Happily at the Jetty

All that to say, about 2 minutes into our 15 minute walk back, the skies opened up and rained on our beachy parade.  Here are a few things I heard from the lolly-gaggers before one of them needed to be picked up to keep the party moving along.

Sweetboy:  “We’ve walked 3 or 4 miles now, haven’t we Grampa?”

Sweetgirl: “My Eyes!  My Eyes are getting wet.  See, Grampa?”

Cousin:  “Can I just go ahead and jump in the ocean and go swimming?  I’m already wet!”

We did make it back. Wet, but happy to have enjoyed the adventure.  And to have made it back without getting struck by lightning. Obviously. As, I’m now sitting here in the comfort of the house telling you all about the latest adventure “abroad”.  Only, “abroad” is really just down South from up North.  Indeed.

Why, Certainly!

One of the best things about growing up as a child of Captain Ahab was our sense of certainty.  We were certain that plans could, indeed, be set in stone.  We were certain that if we sassed back, we’d get it. We were certain that one day a week was reserved for church, yard work, and soup and sandwich (in that order, mind you).  And whenever we dared question whether one of those things were really going to come to pass, he’d reply, “Why, certainly!”.
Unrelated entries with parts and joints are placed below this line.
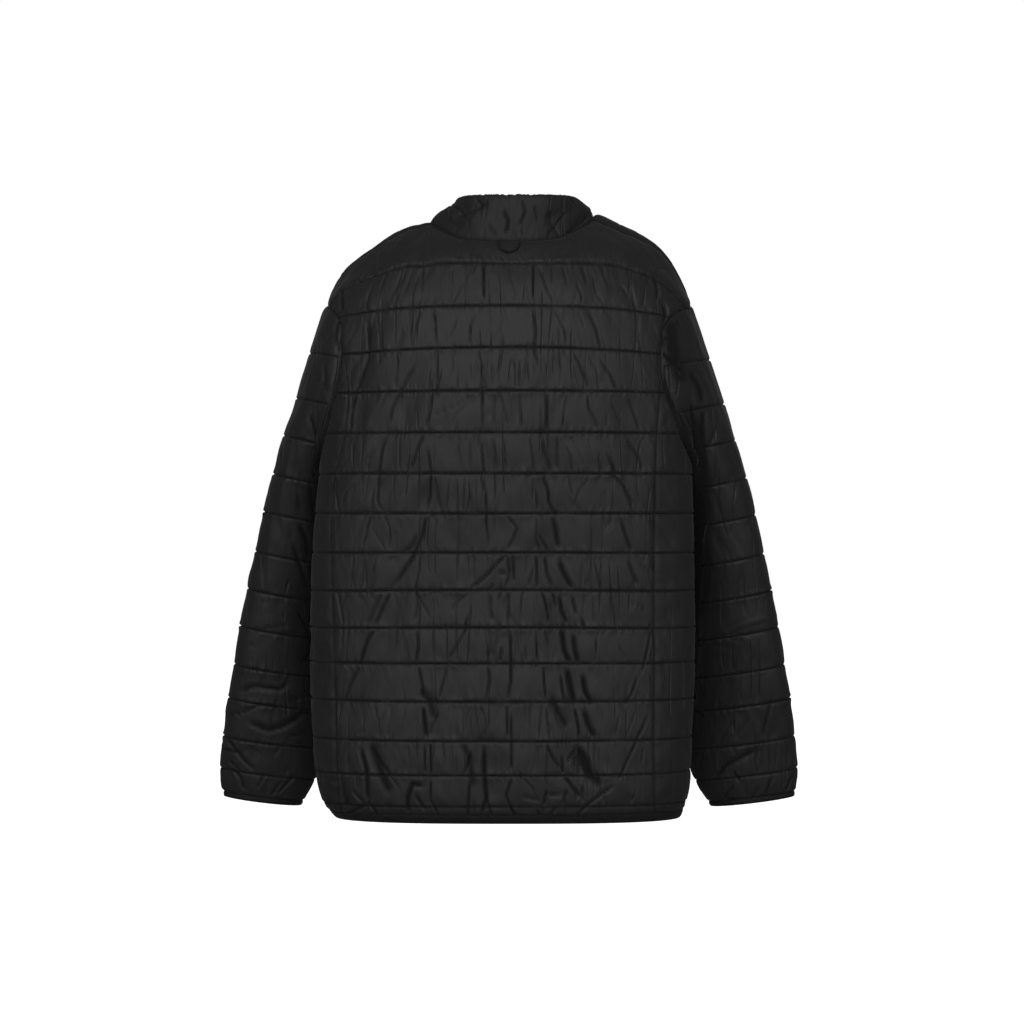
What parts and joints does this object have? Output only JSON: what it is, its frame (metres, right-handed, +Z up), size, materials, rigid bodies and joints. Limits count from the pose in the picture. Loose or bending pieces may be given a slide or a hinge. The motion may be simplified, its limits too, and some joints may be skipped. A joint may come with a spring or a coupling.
{
  "type": "quilted liner jacket",
  "caption": "Black horizontally quilted liner jacket with a stand collar, long sleeves, a lapped front and narrow bindings, hollow on a general figure.",
  "frame": {"origin": "middle of the neck, level with the back neck seam, where a wearer or a hanger holds the jacket", "axes": "+Z up the jacket, +Y out of its front, +X towards the wearer's right"},
  "size_m": [0.7384, 0.2547, 0.7671],
  "materials": {
    "shell": "satin quilted nylon over thin padding",
    "binding": "matt stretch binding",
    "stud": "satin"
  },
  "bodies": {
    "root": {"back": "shell", "front_left": "shell", "front_right": "shell", "sleeve_left": "shell", "sleeve_right": "shell", "collar": "shell", "neck_tape": "binding", "hang_loop": "binding", "hem_binding": "binding", "cuff_binding_left": "binding", "cuff_binding_right": "binding", "stud_collar": "stud", "stud_1": "stud", "stud_2": "stud", "stud_3": "stud", "stud_4": "stud", "stud_5": "stud", "stud_6": "stud"}
  },
  "joints": []
}
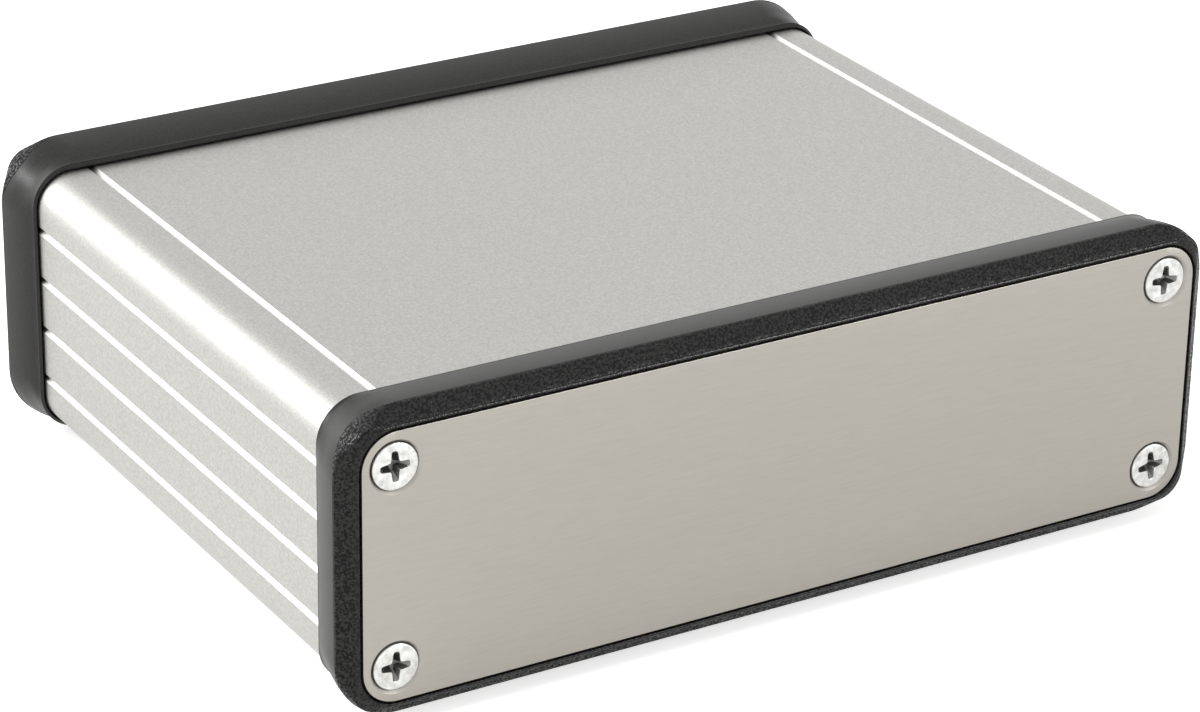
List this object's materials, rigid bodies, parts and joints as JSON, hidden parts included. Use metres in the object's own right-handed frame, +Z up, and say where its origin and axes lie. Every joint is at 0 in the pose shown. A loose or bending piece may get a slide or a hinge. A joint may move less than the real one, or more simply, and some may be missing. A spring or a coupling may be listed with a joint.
{
  "type": "extruded aluminium enclosure",
  "caption": "Slim extruded aluminium instrument case with rounded grooved sides, moulded black end bezels and flat screwed-on metal end panels.",
  "frame": {"origin": "under the middle of the case, on the surface that its feet stand on", "axes": "+X along the width, +Y from the front panel to the rear panel, +Z up"},
  "size_m": [0.1066, 0.0834, 0.0355],
  "materials": {
    "anodised_aluminium": "matte clear anodised",
    "brushed_aluminium": "fine brushed along the width",
    "black_plastic": "spark-textured moulding",
    "zinc_plated_steel": "bright zinc plate",
    "rubber": "moulded"
  },
  "bodies": {
    "root": {"body_shell": "anodised_aluminium", "base_plate": "anodised_aluminium", "front_bezel": "black_plastic", "rear_bezel": "black_plastic", "front_panel": "brushed_aluminium", "rear_panel": "brushed_aluminium", "front_screw_top_left": "zinc_plated_steel", "front_screw_top_right": "zinc_plated_steel", "front_screw_bottom_left": "zinc_plated_steel", "front_screw_bottom_right": "zinc_plated_steel", "rear_screw_top_left": "zinc_plated_steel", "rear_screw_top_right": "zinc_plated_steel", "rear_screw_bottom_left": "zinc_plated_steel", "rear_screw_bottom_right": "zinc_plated_steel", "front_foot_left": "rubber", "front_foot_right": "rubber", "rear_foot_left": "rubber", "rear_foot_right": "rubber"}
  },
  "joints": []
}
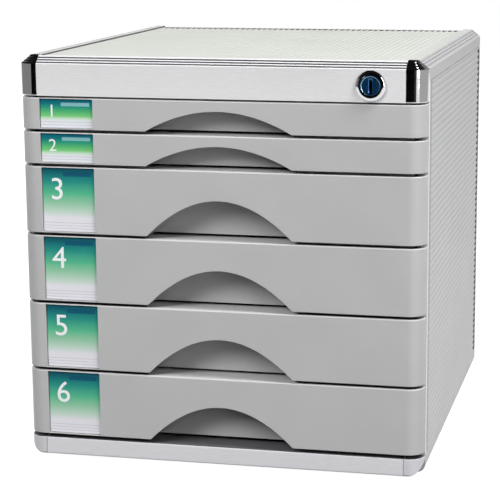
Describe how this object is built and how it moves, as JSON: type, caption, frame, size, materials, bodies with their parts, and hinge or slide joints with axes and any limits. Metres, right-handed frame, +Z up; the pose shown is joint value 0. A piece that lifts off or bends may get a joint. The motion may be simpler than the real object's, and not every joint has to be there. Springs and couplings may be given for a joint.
{
  "type": "desktop file drawer cabinet",
  "caption": "Lockable desktop cabinet in silver and grey, with thin drawers over deep drawers, arched finger pulls, label windows and a ribbed case.",
  "frame": {"origin": "on the floor under the middle of the whole cabinet, lock bezel included", "axes": "+X to the right seen from the front, +Y from the drawer fronts to the back, +Z up"},
  "size_m": [0.3, 0.3326, 0.3019],
  "materials": {
    "ribbed_panel": "satin silver paint, finely ribbed from front to back",
    "case_strip": "satin silver paint",
    "rail": "satin silver paint, brushed across",
    "chrome": "bright plating",
    "end_block": "fine-grained grey",
    "drawer_grey": "fine-grained grey",
    "tray_grey": "moulded grey",
    "inner_plastic": "moulded dark grey",
    "card": "printed card, teal fading through green to white",
    "window": "clear plastic sheet",
    "lock_blue": "metallic blue",
    "steel": "zinc-plated steel",
    "rubber": "matt black"
  },
  "bodies": {
    "case": {"top_panel": "ribbed_panel", "left_side_panel": "ribbed_panel", "right_side_panel": "ribbed_panel", "back_panel": "inner_plastic", "bottom_panel": "inner_plastic", "top_left_corner_strip": "case_strip", "top_right_corner_strip": "case_strip", "bottom_left_corner_strip": "case_strip", "bottom_right_corner_strip": "case_strip", "left_front_post": "case_strip", "right_front_post": "case_strip", "front_top_rail": "rail", "front_bottom_rail": "rail", "top_left_cap": "chrome", "top_right_cap": "chrome", "bottom_left_end_block": "end_block", "bottom_right_end_block": "end_block", "left_runner_frame": "inner_plastic", "right_runner_frame": "inner_plastic", "lock_housing": "chrome", "lock_nut": "steel", "front_left_foot": "rubber", "front_right_foot": "rubber", "rear_left_foot": "rubber", "rear_right_foot": "rubber"},
    "lock": {"lock_plug": "lock_blue", "lock_cam": "steel", "cam_screw": "steel"},
    "lock_bar": {"lock_bar_upper": "steel", "lock_bar_lower": "steel"},
    "drawer_1": {"drawer_1_front": "drawer_grey", "drawer_1_tray": "tray_grey", "drawer_1_card": "card", "drawer_1_window": "window", "drawer_1_catch": "steel"},
    "drawer_2": {"drawer_2_front": "drawer_grey", "drawer_2_tray": "tray_grey", "drawer_2_card": "card", "drawer_2_window": "window", "drawer_2_catch": "steel"},
    "drawer_3": {"drawer_3_front": "drawer_grey", "drawer_3_tray": "tray_grey", "drawer_3_card": "card", "drawer_3_window": "window", "drawer_3_catch": "steel"},
    "drawer_4": {"drawer_4_front": "drawer_grey", "drawer_4_tray": "tray_grey", "drawer_4_card": "card", "drawer_4_window": "window", "drawer_4_catch": "steel"},
    "drawer_5": {"drawer_5_front": "drawer_grey", "drawer_5_tray": "tray_grey", "drawer_5_card": "card", "drawer_5_window": "window", "drawer_5_catch": "steel"},
    "drawer_6": {"drawer_6_front": "drawer_grey", "drawer_6_tray": "tray_grey", "drawer_6_card": "card", "drawer_6_window": "window", "drawer_6_catch": "steel"}
  },
  "joints": [
    {"name": "drawer_1_slide", "type": "slide", "parent": "case", "child": "drawer_1", "axis": [0, -1, 0], "range_m": [0, 0.23]},
    {"name": "drawer_2_slide", "type": "slide", "parent": "case", "child": "drawer_2", "axis": [0, -1, 0], "range_m": [0, 0.23]},
    {"name": "drawer_3_slide", "type": "slide", "parent": "case", "child": "drawer_3", "axis": [0, -1, 0], "range_m": [0, 0.23]},
    {"name": "drawer_4_slide", "type": "slide", "parent": "case", "child": "drawer_4", "axis": [0, -1, 0], "range_m": [0, 0.23]},
    {"name": "drawer_5_slide", "type": "slide", "parent": "case", "child": "drawer_5", "axis": [0, -1, 0], "range_m": [0, 0.23]},
    {"name": "drawer_6_slide", "type": "slide", "parent": "case", "child": "drawer_6", "axis": [0, -1, 0], "range_m": [0, 0.23]},
    {"name": "lock_turn", "type": "hinge", "parent": "case", "child": "lock", "pos_m": [0.1106, -0.1637, 0.28435], "axis": [0, 1, 0], "range_deg": [0, 90]},
    {"name": "lock_bar_slide", "type": "slide", "parent": "case", "child": "lock_bar", "axis": [0, 0, -1], "range_m": [0, 0.00707]}
  ],
  "couplings": [
    {"joint": "lock_turn", "follows": "lock_bar_slide", "rad_per_m": 222.13}
  ]
}
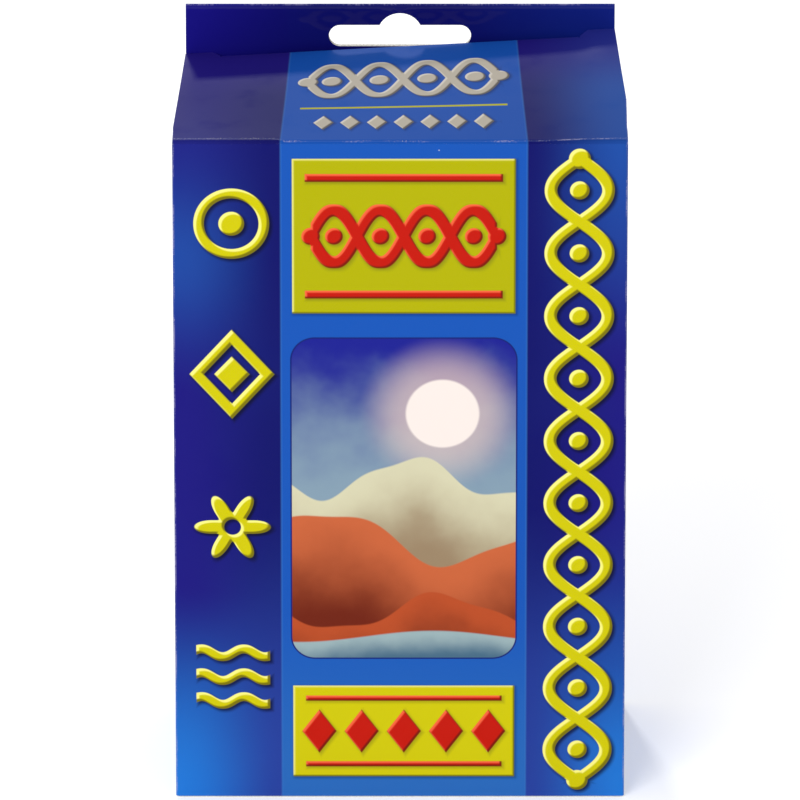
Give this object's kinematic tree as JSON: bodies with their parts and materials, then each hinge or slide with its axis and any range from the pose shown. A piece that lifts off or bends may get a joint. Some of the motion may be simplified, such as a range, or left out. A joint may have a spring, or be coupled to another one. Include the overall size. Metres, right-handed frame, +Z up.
{
  "type": "hanging retail carton",
  "caption": "Tall folding carton of glossy printed board with a hinged tuck-in lid, a tuck-in bottom and a hang tab with a peg slot.",
  "frame": {"origin": "middle of the carton's bottom, on the surface that it stands on", "axes": "+Z up, -Y towards the front with the printed face, +Y towards the back panel and its hang tab, +X to the right seen from the front"},
  "size_m": [0.117, 0.061, 0.199],
  "materials": {
    "printed_board": "gloss",
    "bare_board": "matte"
  },
  "bodies": {
    "carton": {"front_panel": "printed_board", "left_panel": "printed_board", "right_panel": "printed_board", "back_panel": "printed_board", "tab_facing": "printed_board", "glue_flap": "bare_board", "dust_flap_left": "bare_board", "dust_flap_right": "bare_board", "bottom_panel": "printed_board", "bottom_tuck_flap": "printed_board", "bottom_dust_flap_left": "bare_board", "bottom_dust_flap_right": "bare_board"},
    "lid": {"lid_panel": "printed_board", "tuck_flap": "printed_board"}
  },
  "joints": [
    {"name": "lid_hinge", "type": "hinge", "parent": "carton", "child": "lid", "pos_m": [0, -0.0305, 0.185], "axis": [1, 0, 0], "range_deg": [0, 180]}
  ]
}
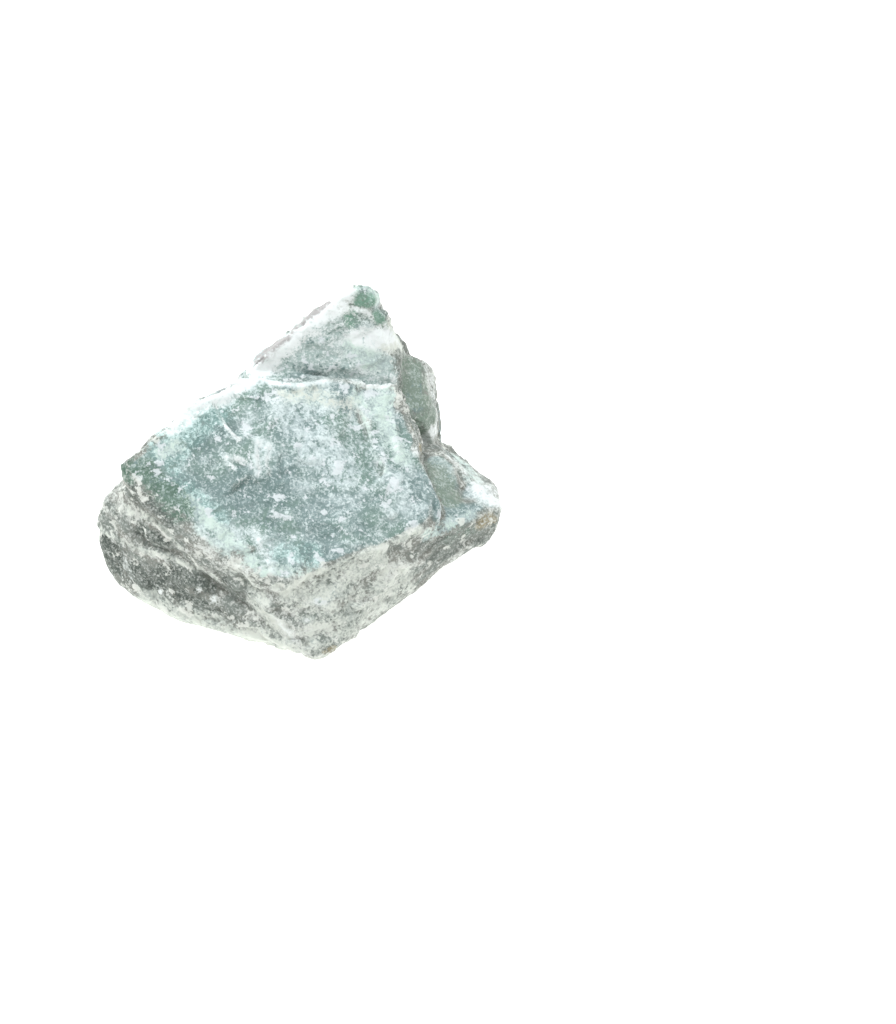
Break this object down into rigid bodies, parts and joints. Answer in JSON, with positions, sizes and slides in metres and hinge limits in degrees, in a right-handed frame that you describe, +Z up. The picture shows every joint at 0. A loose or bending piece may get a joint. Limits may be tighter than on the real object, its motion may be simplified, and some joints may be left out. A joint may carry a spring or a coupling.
{
  "type": "raw green quartz",
  "caption": "Rough broken chunk of green quartz: a tilted top face, a pointed crest behind it, a low shoulder that ends in a point, and a flat broken face to rest on.",
  "frame": {"origin": "centre of the stone's bounding box in X and Y, on the flat face it rests on", "axes": "+X to the right along the stone's longest extent, +Y from the low toe at the front to the crest at the back, +Z up from the resting face"},
  "size_m": [0.0482, 0.0466, 0.0238],
  "materials": {
    "green_quartz": "rough broken"
  },
  "bodies": {
    "root": {"green_quartz_stone": "green_quartz"}
  },
  "joints": []
}
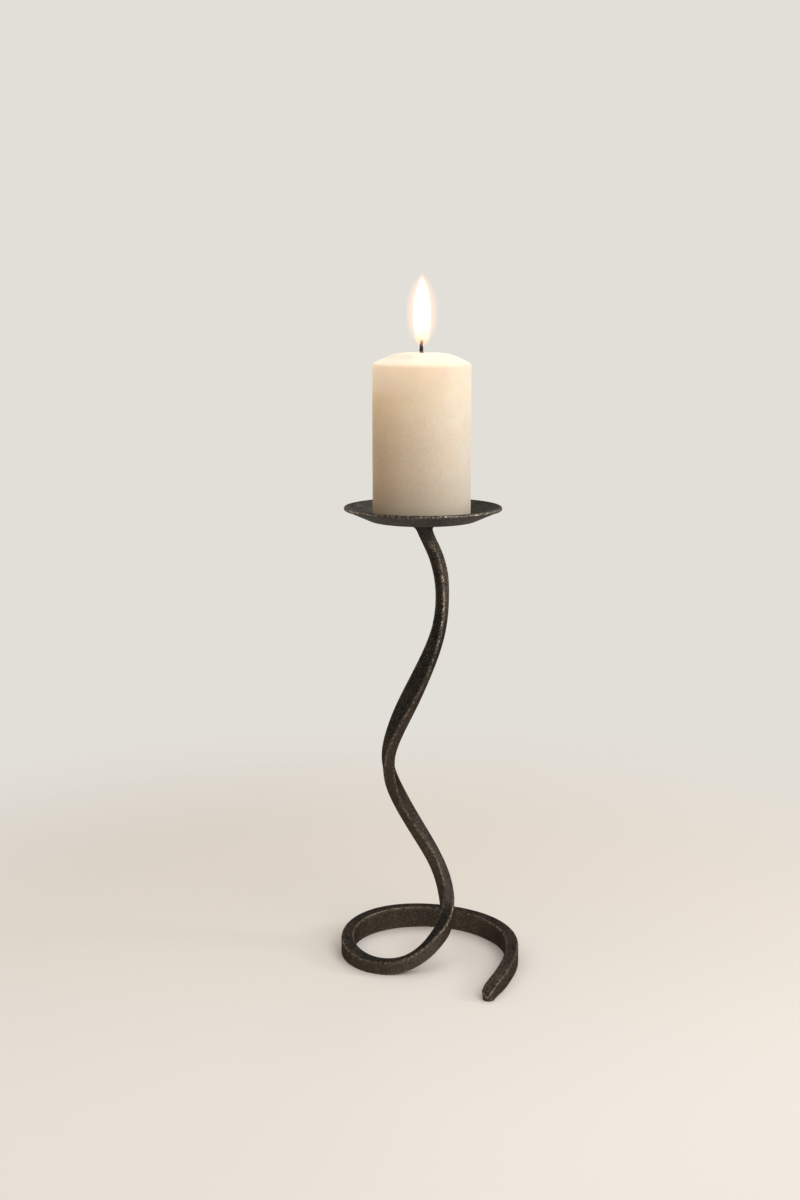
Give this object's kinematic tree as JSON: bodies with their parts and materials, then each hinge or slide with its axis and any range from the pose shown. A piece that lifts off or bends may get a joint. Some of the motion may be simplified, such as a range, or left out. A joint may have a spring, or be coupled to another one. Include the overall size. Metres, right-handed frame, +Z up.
{
  "type": "spiral candle holder",
  "caption": "Forged iron candle holder: a bar lies as a ring foot with an open tail, climbs as a spiral and carries a round drip pan with a spike and a lit pillar candle.",
  "frame": {"origin": "middle of the foot's outline on the table; the axis of the pan stands 4.5 mm to the left of it and 14.5 mm behind it", "axes": "+Z up along the axis of the pan, +X to the right seen from the front, +Y to the back; the tail of the foot points to the front"},
  "size_m": [0.1124, 0.1298, 0.4258],
  "materials": {
    "forged_iron": "hand-forged and blackened, satin, edges worn to a pale bronze",
    "sheet_iron": "blackened sheet, satin with a fine speckle",
    "spike_iron": "blackened, filed bright at the point",
    "wax": "ivory candle wax, soft satin, glowing near the flame",
    "cotton": "braided cotton, charred above the wax",
    "flame": "candle flame, glowing"
  },
  "bodies": {
    "holder": {"stem_bar": "forged_iron", "drip_pan": "sheet_iron", "candle_spike": "spike_iron"},
    "candle": {"pillar_candle": "wax", "wick": "cotton", "flame": "flame"}
  },
  "joints": [
    {"name": "candle_lift", "type": "slide", "parent": "holder", "child": "candle", "axis": [0, 0, 1], "range_m": [0, 0.04]}
  ]
}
Captain Ahab and I sometimes butted heads in the worst possible way. I now know that it was because we are so alike.  And I totally empathize now.  I see, in my Sweetgirl, the same characteristics and personality traits that surely made him shake his head in consternation at me.  And I find myself saying the same things to Sweetboy and Sweetgirl that he said to me and my sibling.  I can also see, now, that those things were imparted as certainties so as to instill a sense of certainty to life during uncertain times.  And although some of Captain Ahab’s “certainties” were outdated, to my mind, I can see the “why” behind almost every one of them now. Perspective is funny that way.  Parenthood, too.

And with that, I recently heard myself uttering one of the Captain’s favorite phrases.  Sweetboy had just asked if he absolutely had to take at least three bites of the new food on his plate? To that I said, “Why, certainly!”.  Yes, indeed.